Утренний поезд плаксиво вздрогнул, дернулся и ползет, (банально) как гусеница. Он волочит нагретый живот по рельсам, шипит болезненно на станциях, а на опаздывающих пассажиров гаркает гудком. Рони следит, как мелькают одно за другим деревья, следит за билетами: добрый день. Ваш билет. Проходите. И только к концу смены он замечает, что в поезде не хватает вагона.
– А где вагон? – спрашивает у машиниста.
– Какой вагон? Ах этот? Не знаю. Утром уже так и было. Ты не заметил?
А вечером с улицы Рони куда‐то исчез фонарь.
– Под снос пустили. Ты что, не видел? – Роза выгнула брови.
Рони бродит по городу и на каждом метре замечает новую пустоту. Здесь был фонтан. А здесь росла слива. Под ней вечерами играли в шахматы. Ни сливы, ни шахматного стола. И каждый раз ему отвечают что‐то тоскливое, вроде: «Ах это? Не знаю, делось куда‐то. А что?».
Он страшно боится ночи. Сколько может, всматривается в телевизор (газеты исчезли еще утром). Рука гладит нагрудный карман в поисках портсигара, но и карман не находит. Что будет, если я исчезну, думает Рони, что будет, если исчезнет моя нога или ухо? А если глаз?

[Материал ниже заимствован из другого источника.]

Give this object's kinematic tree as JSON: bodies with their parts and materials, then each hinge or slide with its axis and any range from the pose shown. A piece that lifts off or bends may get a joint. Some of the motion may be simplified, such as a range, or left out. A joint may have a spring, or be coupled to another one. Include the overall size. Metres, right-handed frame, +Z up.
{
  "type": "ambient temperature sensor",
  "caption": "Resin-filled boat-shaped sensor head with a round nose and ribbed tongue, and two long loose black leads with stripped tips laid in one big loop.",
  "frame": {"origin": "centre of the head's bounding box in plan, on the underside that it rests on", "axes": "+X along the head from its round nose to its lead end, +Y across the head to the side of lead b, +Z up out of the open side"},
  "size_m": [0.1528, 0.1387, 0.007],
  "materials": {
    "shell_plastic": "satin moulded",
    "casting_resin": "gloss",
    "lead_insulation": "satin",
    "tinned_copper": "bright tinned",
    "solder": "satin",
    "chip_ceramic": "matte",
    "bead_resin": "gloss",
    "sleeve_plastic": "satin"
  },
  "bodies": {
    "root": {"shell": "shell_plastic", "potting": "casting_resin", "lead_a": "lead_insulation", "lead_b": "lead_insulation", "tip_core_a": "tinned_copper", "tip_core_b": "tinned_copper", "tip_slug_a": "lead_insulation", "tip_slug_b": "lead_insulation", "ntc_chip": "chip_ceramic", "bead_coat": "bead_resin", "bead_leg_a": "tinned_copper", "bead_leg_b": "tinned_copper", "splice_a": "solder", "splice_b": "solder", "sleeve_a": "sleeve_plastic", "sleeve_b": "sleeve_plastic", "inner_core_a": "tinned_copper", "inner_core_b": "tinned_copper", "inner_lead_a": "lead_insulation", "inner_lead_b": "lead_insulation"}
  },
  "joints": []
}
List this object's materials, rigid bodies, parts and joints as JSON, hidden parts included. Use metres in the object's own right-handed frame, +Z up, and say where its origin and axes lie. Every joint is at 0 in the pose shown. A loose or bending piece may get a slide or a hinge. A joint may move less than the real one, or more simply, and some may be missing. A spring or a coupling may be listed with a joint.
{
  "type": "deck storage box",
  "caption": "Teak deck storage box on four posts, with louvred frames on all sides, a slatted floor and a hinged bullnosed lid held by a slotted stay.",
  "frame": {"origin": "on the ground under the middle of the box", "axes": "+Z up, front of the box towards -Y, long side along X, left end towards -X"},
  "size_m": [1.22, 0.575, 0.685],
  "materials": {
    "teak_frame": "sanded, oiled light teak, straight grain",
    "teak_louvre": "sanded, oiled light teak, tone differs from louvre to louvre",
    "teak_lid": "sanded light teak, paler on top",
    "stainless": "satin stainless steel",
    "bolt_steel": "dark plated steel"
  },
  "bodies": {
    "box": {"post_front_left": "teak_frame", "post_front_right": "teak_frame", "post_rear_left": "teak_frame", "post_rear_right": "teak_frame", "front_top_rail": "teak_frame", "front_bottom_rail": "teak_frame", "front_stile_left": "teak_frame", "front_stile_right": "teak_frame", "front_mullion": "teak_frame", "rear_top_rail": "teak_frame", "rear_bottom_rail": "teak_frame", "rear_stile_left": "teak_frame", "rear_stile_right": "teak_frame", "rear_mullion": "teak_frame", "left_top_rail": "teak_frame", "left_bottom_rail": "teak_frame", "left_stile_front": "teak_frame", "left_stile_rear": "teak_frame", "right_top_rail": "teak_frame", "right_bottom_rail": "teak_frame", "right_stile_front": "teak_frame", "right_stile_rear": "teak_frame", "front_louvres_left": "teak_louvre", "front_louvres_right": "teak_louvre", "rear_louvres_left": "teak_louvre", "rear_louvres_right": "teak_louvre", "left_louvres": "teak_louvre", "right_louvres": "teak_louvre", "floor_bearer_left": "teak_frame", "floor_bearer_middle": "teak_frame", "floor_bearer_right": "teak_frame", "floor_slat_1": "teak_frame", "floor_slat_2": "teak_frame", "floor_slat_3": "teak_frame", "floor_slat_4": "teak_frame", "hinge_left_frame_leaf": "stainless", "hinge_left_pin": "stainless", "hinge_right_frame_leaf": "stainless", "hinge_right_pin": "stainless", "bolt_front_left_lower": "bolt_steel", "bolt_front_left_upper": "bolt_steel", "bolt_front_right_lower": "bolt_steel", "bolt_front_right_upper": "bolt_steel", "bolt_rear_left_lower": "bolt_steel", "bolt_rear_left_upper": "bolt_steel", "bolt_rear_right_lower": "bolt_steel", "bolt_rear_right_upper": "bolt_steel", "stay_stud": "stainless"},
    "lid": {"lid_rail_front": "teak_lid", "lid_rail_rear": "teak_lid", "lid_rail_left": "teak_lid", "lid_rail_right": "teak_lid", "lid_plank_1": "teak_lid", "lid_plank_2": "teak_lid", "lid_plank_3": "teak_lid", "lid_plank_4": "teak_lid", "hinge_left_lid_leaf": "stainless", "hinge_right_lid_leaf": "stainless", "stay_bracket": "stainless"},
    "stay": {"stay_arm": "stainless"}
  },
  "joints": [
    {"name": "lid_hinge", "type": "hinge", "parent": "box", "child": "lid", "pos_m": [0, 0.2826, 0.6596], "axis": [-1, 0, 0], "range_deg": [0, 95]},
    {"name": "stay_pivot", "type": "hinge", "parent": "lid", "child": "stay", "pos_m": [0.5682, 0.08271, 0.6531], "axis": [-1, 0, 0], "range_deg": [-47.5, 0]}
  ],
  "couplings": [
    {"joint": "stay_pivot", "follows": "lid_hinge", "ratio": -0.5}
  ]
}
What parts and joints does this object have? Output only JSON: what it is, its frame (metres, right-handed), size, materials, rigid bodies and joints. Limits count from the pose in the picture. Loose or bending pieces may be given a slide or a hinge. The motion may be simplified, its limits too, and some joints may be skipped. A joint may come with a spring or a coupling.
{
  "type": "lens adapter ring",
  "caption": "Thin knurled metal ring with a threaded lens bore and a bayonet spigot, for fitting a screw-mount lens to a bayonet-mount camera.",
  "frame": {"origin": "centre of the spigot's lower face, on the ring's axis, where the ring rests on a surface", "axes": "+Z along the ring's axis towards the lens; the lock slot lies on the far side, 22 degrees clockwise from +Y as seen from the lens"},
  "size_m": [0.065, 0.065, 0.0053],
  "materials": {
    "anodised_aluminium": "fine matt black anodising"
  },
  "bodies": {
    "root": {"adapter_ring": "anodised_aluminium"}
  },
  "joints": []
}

Он проводит пальцами по своим векам, по носу и подбородку, по щетинистой лысине. Он заставляет себя досидеть до утра, но на глаза надвигаются стены, мутнеет дерганое пятно телевизора. Он выходит на балкон и по привычке тянет руку к крючку. Нет бинокля. Он смотрит на улицу через сложенные биноклем пальцы. Теперь все кажется маленьким и далеким, и около пустой парикмахерской болтаются передники на веревке. А в старой церкви не хватает одной башни. И там, где раньше был колокол, вверх торчат деревянные балки. И нужно что‐то делать, прямо сейчас, в эту секунду что‐нибудь делать, потому что еще немного – и все, вообще все исчезнет, всосется, хлопнет. Он хочет позвонить Розе, но боится, дико боится тишины в трубке. И все‐таки позвонил. Гудок, еще гудок, пустота тянет воздух из трубки, пустота, сжавшись, течет по проводу, закручивается вместе с ним в кольца, сейчас она просочится сквозь восемь маленьких дырочек, сейчас она выползет, и стечет на пол, и расплывется, как маслянистая лужа, захватит его ноги, живот, руки, заползет в ноздри, залепит горло…
– Алло!
– Ну слава богу, Роза! Ты где пропала? Ты есть?
– Конечно, я есть, – со странными остановками говорит Роза, – а куда, ты думал, я денусь? Ты в порядке?
– Нет! Нет! Не в порядке! Ты видела, что творится?
– Конечно, я есть, – повторяют в трубке, – а куда, ты думал, я денусь? Ты?